You should have been able to provide irrefutable proof even without the $1.1M.
Otherwise you just admitted having an unfounded supposition and pretending
it's a fact. Again, 25 years is plenty of time to obtain irrefutable proof. I
mean it's not rocket science.

Put a camera on your car (or even have a caravan of cars, harder to fake),
live stream the video including a GPS, driving along the known route and
filming the mile markers until you get to the vast empty field that is that
town. Get people on reddit or something to decide at every step which speed to
have, if you should flip the wipers, this kind of thing that proves you're
live. You can rent a helicopter, I mean $1.1M will cover a lot of expenses.

And once you have irrefutable proof other people will just claim everyone and
everything in there is part of your conspiracy setup. I mean that's the go-to
explanation for any conspiracy theorist whenever they are presented with any
proof, no matter how solid.
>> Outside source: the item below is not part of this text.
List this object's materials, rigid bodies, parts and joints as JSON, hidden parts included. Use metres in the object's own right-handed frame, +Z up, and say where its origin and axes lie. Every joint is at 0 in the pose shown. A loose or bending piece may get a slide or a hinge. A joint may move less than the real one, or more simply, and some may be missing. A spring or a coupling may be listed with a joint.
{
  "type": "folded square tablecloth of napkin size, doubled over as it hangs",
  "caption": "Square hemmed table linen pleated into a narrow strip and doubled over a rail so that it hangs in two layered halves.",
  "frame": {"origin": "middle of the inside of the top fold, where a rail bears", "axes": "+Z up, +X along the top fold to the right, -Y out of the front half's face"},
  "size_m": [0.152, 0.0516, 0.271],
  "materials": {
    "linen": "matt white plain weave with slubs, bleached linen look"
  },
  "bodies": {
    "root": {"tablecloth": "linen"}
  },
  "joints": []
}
So if it works for you it should also work against
:).

> They'll claim they proved their existence. It does no such thing

You are correct. This will not prove its existence. It will prove that nobody
can provide evidence to support the conspiracy theory even after having 25
years to collect it and $1.1M to motivate them to present it.

> they'll only post entries online they find amusing

Of course. The other entries don't exist. And they'll show you irrefutable
proof of that only if you offer a prize.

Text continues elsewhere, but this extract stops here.